For some families, the Children’s Colorado clinics are the only access point to specialized pediatric care in their area, like in sparsely populated Wyoming, where there are only a handful of pediatric specialists in the entire state.

The clinics are typically held anywhere from once a month to quarterly, depending on the local community’s needs. Patients may need to be referred for further testing or procedures, but many children can remain in their local communities and receive the same state-of-the-art care that is delivered at Children’s Colorado’s physical medical campuses.

For those who do require an in-person visit, parents can have peace of mind knowing that their child will be cared for at a top-ranked pediatric hospital that boasts some of the best health outcomes nationwide.
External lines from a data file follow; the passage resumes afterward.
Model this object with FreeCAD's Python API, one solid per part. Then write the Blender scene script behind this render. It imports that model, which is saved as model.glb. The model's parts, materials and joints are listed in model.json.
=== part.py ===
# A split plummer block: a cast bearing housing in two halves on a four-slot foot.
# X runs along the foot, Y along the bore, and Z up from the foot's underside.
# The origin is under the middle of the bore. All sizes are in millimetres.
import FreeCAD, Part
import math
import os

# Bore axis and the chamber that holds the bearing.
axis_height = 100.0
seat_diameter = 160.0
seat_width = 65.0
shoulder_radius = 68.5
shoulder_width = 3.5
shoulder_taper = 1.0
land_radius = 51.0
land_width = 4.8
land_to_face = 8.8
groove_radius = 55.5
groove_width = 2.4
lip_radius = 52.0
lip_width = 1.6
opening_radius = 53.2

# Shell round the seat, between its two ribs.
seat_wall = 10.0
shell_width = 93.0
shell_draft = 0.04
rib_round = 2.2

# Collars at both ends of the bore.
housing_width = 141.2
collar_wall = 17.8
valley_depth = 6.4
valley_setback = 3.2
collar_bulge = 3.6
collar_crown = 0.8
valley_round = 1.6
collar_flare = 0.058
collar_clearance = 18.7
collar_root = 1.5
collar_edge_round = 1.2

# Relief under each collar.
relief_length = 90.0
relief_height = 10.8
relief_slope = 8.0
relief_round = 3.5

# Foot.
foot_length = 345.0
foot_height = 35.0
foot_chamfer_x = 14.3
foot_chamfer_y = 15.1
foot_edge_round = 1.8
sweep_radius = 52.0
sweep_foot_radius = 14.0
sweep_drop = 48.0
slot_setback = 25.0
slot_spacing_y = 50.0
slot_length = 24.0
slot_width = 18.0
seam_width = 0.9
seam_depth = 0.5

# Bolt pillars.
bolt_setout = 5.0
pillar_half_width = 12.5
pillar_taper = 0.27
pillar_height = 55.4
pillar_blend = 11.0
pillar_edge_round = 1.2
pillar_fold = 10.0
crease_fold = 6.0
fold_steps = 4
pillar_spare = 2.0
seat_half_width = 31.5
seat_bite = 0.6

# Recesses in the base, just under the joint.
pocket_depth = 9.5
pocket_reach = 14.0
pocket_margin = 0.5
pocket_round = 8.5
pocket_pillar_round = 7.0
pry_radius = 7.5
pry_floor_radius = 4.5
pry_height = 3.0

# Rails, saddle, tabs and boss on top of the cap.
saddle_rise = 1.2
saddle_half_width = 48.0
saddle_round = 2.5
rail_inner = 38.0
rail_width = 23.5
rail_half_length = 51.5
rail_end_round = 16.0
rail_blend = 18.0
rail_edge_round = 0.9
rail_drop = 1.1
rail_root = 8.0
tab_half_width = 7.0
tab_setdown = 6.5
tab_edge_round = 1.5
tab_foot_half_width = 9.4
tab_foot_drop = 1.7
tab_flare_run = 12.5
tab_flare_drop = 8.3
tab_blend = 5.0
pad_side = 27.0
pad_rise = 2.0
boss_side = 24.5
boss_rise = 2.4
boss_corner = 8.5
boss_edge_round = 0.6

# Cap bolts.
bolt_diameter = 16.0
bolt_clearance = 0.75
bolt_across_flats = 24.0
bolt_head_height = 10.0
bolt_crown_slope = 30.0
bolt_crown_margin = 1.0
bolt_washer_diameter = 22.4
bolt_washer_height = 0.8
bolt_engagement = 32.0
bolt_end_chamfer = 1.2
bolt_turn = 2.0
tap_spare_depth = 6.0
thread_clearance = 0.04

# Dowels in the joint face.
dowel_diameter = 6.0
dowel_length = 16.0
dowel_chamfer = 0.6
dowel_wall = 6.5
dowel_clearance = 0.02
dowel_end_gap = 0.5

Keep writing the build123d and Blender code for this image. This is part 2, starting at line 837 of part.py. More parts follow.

Last year alone, Children’s Colorado served patients from 49 different states and 22 countries. 

Regional outreach by the numbers


regional outreach clinic sites in 4 states representing 36 pediatric specialties


providers received training through care alliances in 2020


visits at outreach clinics in 2019 and 625 full day clinics each year

Removing geographic barriers

In addition to the clinics, Children’s Colorado has 10 ongoing care alliances with health care organizations across four states to ensure that a family’s geographic location is never a barrier to receiving expert pediatric care.

“Many providers in surrounding regions may not be specifically trained in pediatrics, but they’re the ones providing care to kids when kids are admitted,” says Jennifer Knotts, director of Partnerships and Outreach at Children’s Colorado. “Though a care alliance, there’s a formalized hospital-to-hospital agreement to collaborate on optimizing care for kids in the community where they live. We’re giving the competency and comfort level to be able to do what they are currently doing in the best way possible.”

Organizations in the alliance receive support from Children’s Colorado including access to up-to-date clinical care pathways, protocols and evidence-based medicine that can be customized to fit the needs of their community.

Medical providers can also tap into Children’s Colorado’s educational resources and training, including training videos and on-site simulation training at their location, or the chance to travel to a Children’s Colorado hospital campus for in-person training.

Local providers who seek training through the alliance have grown exponentially, from 50 learners in 2017 to more than 1,100 in 2020, Knotts says.

Complementing, not competing

Beyond the care alliances, Children’s Colorado has formed partnerships with five healthcare systems to place Children’s Colorado-employed neonatal nurse practitioners or University of Colorado School of Medicine pediatric hospitalists in other hospitals to deliver specialized inpatient care. The alliances provide the opportunity for local health systems to tap into the resources and expertise of a top 10 children’s hospital when it’s needed.

“We want to complement — not compete — with care available locally and support that care however we can. If a patient needs to be transferred to Children’s Colorado for more complex care, to the extent we can hand them off to be followed and managed in their community, we want to do that,” Knotts says. 

Dr. Rausch says he’s been welcomed with open arms at all the locations he visits — not only by patients and their families but by other providers, too.

“We’ve built strong relationships going to these clinics,” he says. “The pediatricians and family practitioners all seem very happy we come. They use us as a resource for their questions and we chat with them pretty regularly.”

He adds, “Parents are so appreciative to be able to get specialized care for their child close to where they work and live. Some of the kids, I’ve been taking care of my entire career. It’s wonderful to watch them grow up and get little glimpses into their lives and to see how their life unfolds.”